Abstract

The concept of 'radical Puritanism' was popularised in the twentieth century by scholars intent on investigating groups that earlier commentators tended to call the 'sects' or 'dissenters' of sixteenth- and seventeenth-century England. Until then, the study of these sects remained largely the preserve of denominational chroniclers; the early historians who pioneered the scientific study of English history showed little interest in the subject. These attitudes began to shift in the twentieth century, as new generations of scholars, fascinated by the apparently transformative and democratic political forces unleashed by the English Civil Wars, reconfigured Puritanism as a radical, or even revolutionary, ideology.

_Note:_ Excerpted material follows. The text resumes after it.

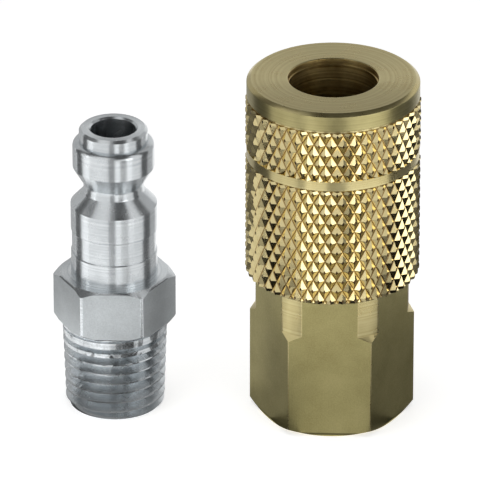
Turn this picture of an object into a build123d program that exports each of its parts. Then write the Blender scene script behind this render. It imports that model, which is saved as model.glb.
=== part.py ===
from build123d import *

import os
from math import ceil, cos, radians, sin, tan

# A quick coupling set for compressed air or coolant: a steel plug and a brass socket that locks
# on it with balls, both standing upright on their threaded ends. Millimetres, +Z up.
# The socket's heights are measured from its hex end, and the plug's from its thread end.

# Both pieces
axis_distance = 29.0
running_gap = 0.12  # radial, between the sleeve and what it slides on
screwed_gap = 0.05  # radial, between threads that are screwed together
pipe_taper = 1 / 32  # growth of a pipe thread's radius for each millimetre along it

# Plug
plug_length = 40.45
plug_hex_across_flats = 14.29
plug_hex_start = 12.25
plug_hex_end = 19.4
plug_hex_chamfer_angle = 36
plug_thread_radius = 6.62  # over the crests at the small end
plug_thread_chamfer = 0.6
plug_shank_radius = 5.75
plug_band_radius = 5.615
plug_band_start = 22.7
plug_band_end = 25.8
plug_shank_end = 29.5
plug_shank_chamfer = 0.1
plug_neck_radius = 4.01
plug_neck_start = 31.4
plug_neck_end = 32.5
plug_neck_fillet = 0.8
plug_flank_angle = 30  # from the axis, the slope that the balls press on
plug_nose_radius = 5.43
plug_nose_end = 38.6
plug_nose_fillet = 0.7
plug_tip_radius = 4.565
plug_tip_chamfer = 0.35
plug_thread_bore_radius = 3.7
plug_thread_bore_depth = 18.0
plug_thread_bore_chamfer = 1.2
plug_nose_bore_radius = 3.0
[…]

In the post-war period, particular attention was often focused on the sectaries - separatists, Anabaptists, Fifth Monarchists and others - who played an indisputable role in what was increasingly described as an 'English Revolution'. Often (although not always) these sectarian forms of religion were assimilated under the rubric of 'radical Puritanism', understood as a synonym for what one historian termed 'Left-wing Puritan sects'. Given this presumed analogy between sectarianism and modern forms of left-wing political agitation, it should come as no surprise that the study of radical religion reached its apogee in the early 1970s, culminating most spectacularly in the work of the Marxist historians A. L. Morton and Christopher Hill. Morton and Hill presented the world of Civil-War sectarian Puritanism as a revolutionary counter-culture, created by the marginal people of early modern society, and aimed at transforming the existing social order.